Frontiers in Artificial Intelligence (Feb 2022)
Models of Intervention: Helping Agents and Human Users Avoid Undesirable Outcomes
Abstract
When working in an unfamiliar online environment, it can be helpful to have an observer that can intervene and guide a user toward a desirable outcome while avoiding undesirable outcomes or frustration. The Intervention Problem is deciding when to intervene in order to help a user. The Intervention Problem is similar to, but distinct from, Plan Recognition because the observer must not only recognize the intended goals of a user but also when to intervene to help the user when necessary. We formalize a family of Intervention Problems and show that how these problems can be solved using a combination of Plan Recognition methods and classification algorithms to decide whether to intervene. For our benchmarks, the classification algorithms dominate three recent Plan Recognition approaches.
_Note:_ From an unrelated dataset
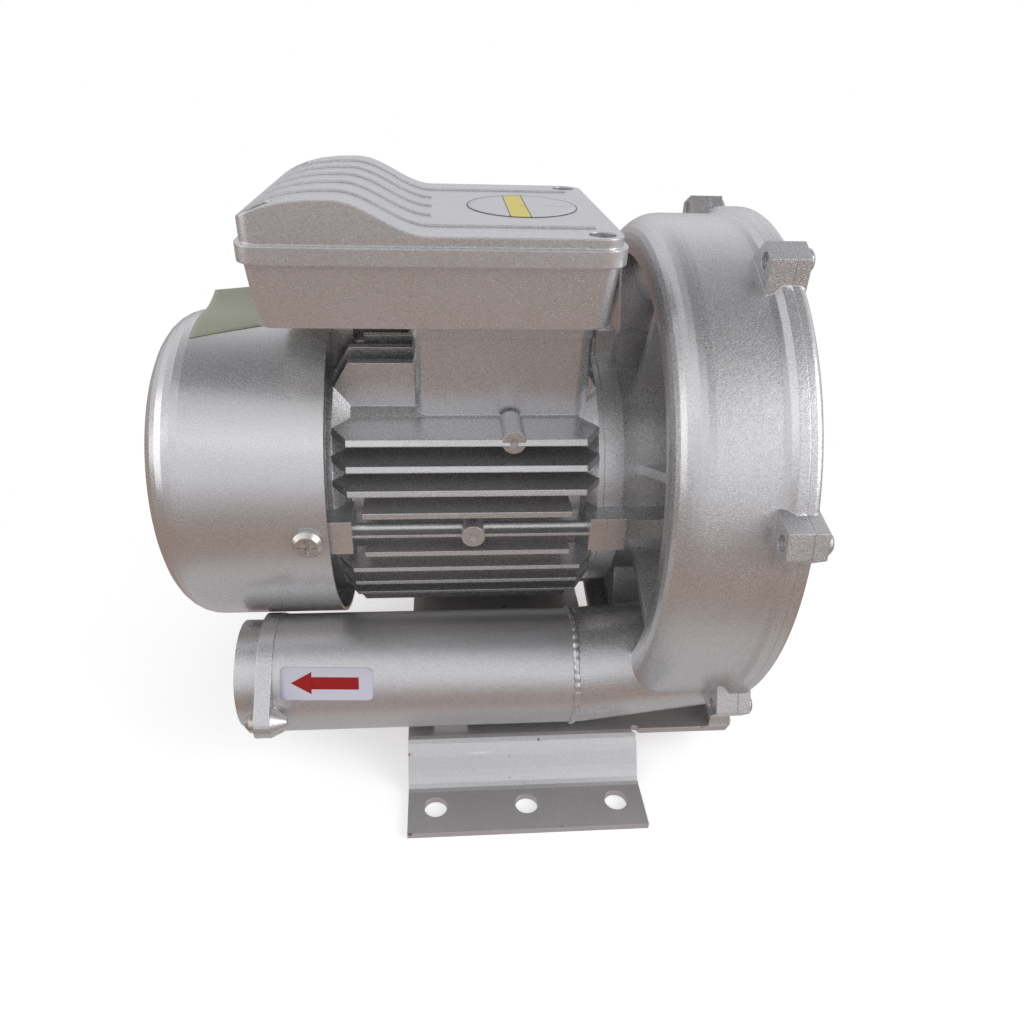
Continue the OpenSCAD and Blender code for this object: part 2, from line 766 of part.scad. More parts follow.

We then generalize these results to Human-Aware Intervention, where the observer must decide in real time whether to intervene human users solving a cognitively engaging puzzle. Using a revised feature set more appropriate to human behavior, we produce a learned model to recognize when a human user is about to trigger an undesirable outcome. We perform a human-subject study to evaluate the Human-Aware Intervention. We find that the revised model also dominates existing Plan Recognition algorithms in predicting Human-Aware Intervention.